Em uma rápida projeção, Paulo Vieira, professor de economia e consultor de finanças pessoais, demonstra que R$ 17 milhões aplicados em um fundo conservador de investimento, de 1% ao mês, ao fim de um ano, com a capitalização, renderia juros de cerca de R$ 2 milhões. “Além disso, há um processo inflacionário, ainda que baixo, mas existe. Se você começar o ano com R$ 100 mil sob o colchão, em dezembro poderá comprar apenas cerca de R$ 95 mil”, considera. “Tanto dinheiro em casa levanta indagações, pois as desvantagens com a prática são muito grandes”, acrescenta.

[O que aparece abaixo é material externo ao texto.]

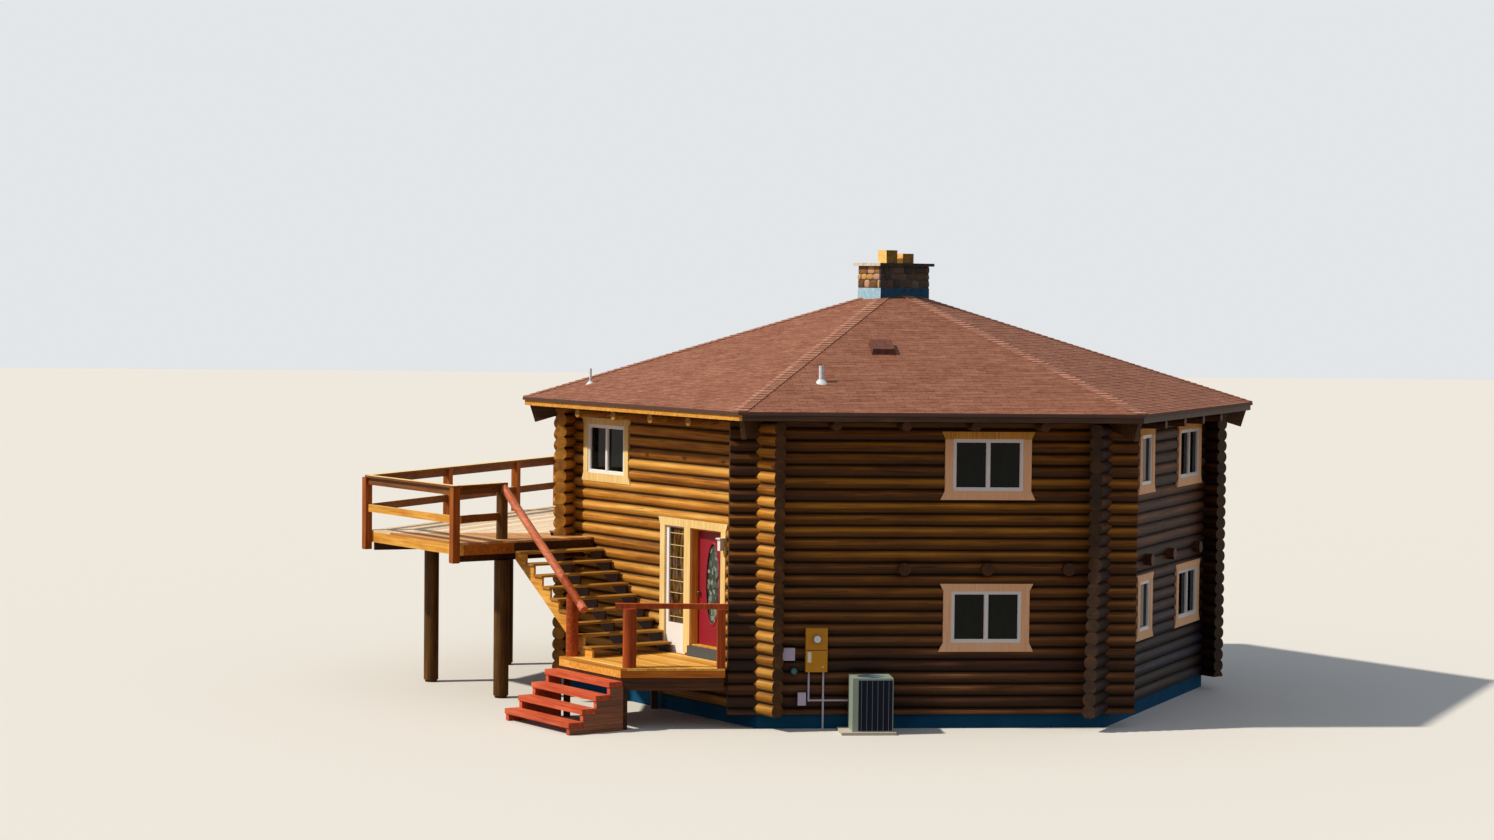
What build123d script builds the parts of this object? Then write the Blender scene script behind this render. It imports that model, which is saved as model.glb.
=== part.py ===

Ao ter a “penúria” confrontada com a sua declaração e ser informado de que lidera o ranking do dinheiro em espécie da Câmara, Aníbal disse: “Graças a Deus. Ele foi generoso comigo. Mas na realidade quem faz o meu imposto é o meu contador. Vou vendendo, digo o que adquiri e ele vai fazendo”. O parlamentar não quis informar onde guarda o dinheiro em sua casa. Indagado se seria sob o colchão, ele disparou: “Onde está é segredo de estado. É uma questão de segurança. Mas bote como quiser. Não vai perder a minha amizade não”.
Já o deputado federal Bonifácio Andrada (PSDB) justifica: “Guardei o dinheiro em casa porque tenho medo de o banco quebrar. Gosto de ter é debaixo do colchão”. Segundo ele, manter o dinheiro vivo à mão é vantajoso. Depois de relembrar o governo Collor e o rapto das contas bancárias há 20 anos, Bonifácio Andrada declarou, demonstrando ignorância de que o país viva tempos de estabilidade econômica: “Facilita ter dinheiro em casa. Aliás, o que tinha já foi embora na compra de cartazes. Agora, confesso que no Brasil de hoje é preferível ter em casa do que deixar no banco. Não se esqueça do Collor”.